Well, the anti-replay mechanism can detect a lot of things that the
underlying network can do to screw up performance.  You can get pretty
effective measurements of both packet loss and packet reordering.

For instance, if you recieve a packet that isn't the "next" one you
expect to receive, then you know that the network may be reordering
packets.  If you're shifting lots of zeros out of the anti-replay
bitmask, then there's probably high packet loss.

So, there are a number of different counters we could propose.  Some
are easier to count than others.  Others provide more information.
Let me propose a few:

1. Packets received with sequence number > highest received + 1.

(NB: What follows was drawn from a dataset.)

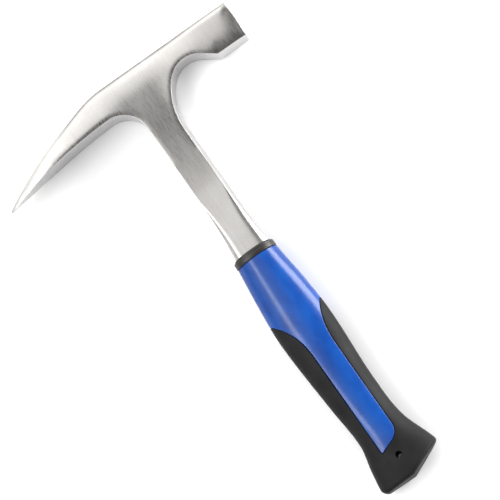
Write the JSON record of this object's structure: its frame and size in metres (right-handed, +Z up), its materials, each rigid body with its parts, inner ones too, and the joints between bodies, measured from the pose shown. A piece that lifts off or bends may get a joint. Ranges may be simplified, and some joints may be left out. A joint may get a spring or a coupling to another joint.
{
  "type": "rock hammer",
  "caption": "One-piece forged rock hammer with a square poll, a drooping pick and a two-tone moulded grip with a lanyard hole.",
  "frame": {"origin": "under the middle of the hammer's outline as it lies on its side, on the surface it rests on", "axes": "+X towards the striking face, -X towards the pick, +Y from the butt to the head, +Z up through the thickness"},
  "size_m": [0.1698, 0.285, 0.024],
  "materials": {
    "brushed_steel": "satin brushed, lightly polished edges",
    "black_nylon": "moulded, matte",
    "black_collar": "moulded, satin",
    "blue_plastic": "glossy moulded",
    "black_rubber": "soft matte moulded"
  },
  "bodies": {
    "root": {"steel_forging": "brushed_steel", "inner_sleeve": "black_nylon", "collar_ring": "black_collar", "blue_grip_body": "blue_plastic", "rubber_cover": "black_rubber"}
  },
  "joints": []
}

This can indicate either a dropped packet, or reordering.  This counts
the number of times that the bit map was rotated more than one bit
when a packet was received.

2. Packets received with sequence number < highest received, but in
window.

This can only indicate reordering.

3. Unused sequence numbers removed from window.

This is essentially a count of the number of 0 (not seen) bits that
you shift out of the bitmask when event 1 (above) happens.  (Well, it
also would increment if you shifted out a 0 on a normal "next
expected" receive.)  These are most likely lost packets, although
there is a possibility that it is caused by large-scale reordering.

This is the hardest one to implement.  But it really is the best count
of lost packets.  Event 1 is quite shared between lost and reordering.

The value of this counter goes up the longer the receive window for
anti-replay is.  (We'll also put the receive window in the MIB, to
allow properly scaled interpretation of these.)

This counter also helps you know if a high count of replay errors
really represents an attack, or just high reordering that needs a
larger window.


Obviously, there will also be a count of true replay errors, which I
presume is completely acceptable to all.

However, even this could be made more specific.  We could split it
into:

4. Replay in window.

This is either a real replay attack, or packet duplication by the network.

5. Replay out of window.

This could be either a replay attack, or massive packet reordering.

The code logic has to detect cases 4 and 5 seperately, so it's not a
great burden to count both ways.

I suppose that the exception would be hardware that might not report
the difference.  Anybody done that, or doing that?  If so, these two
(4 & 5) could be optional counters, with a mandatory "replay error"
counter.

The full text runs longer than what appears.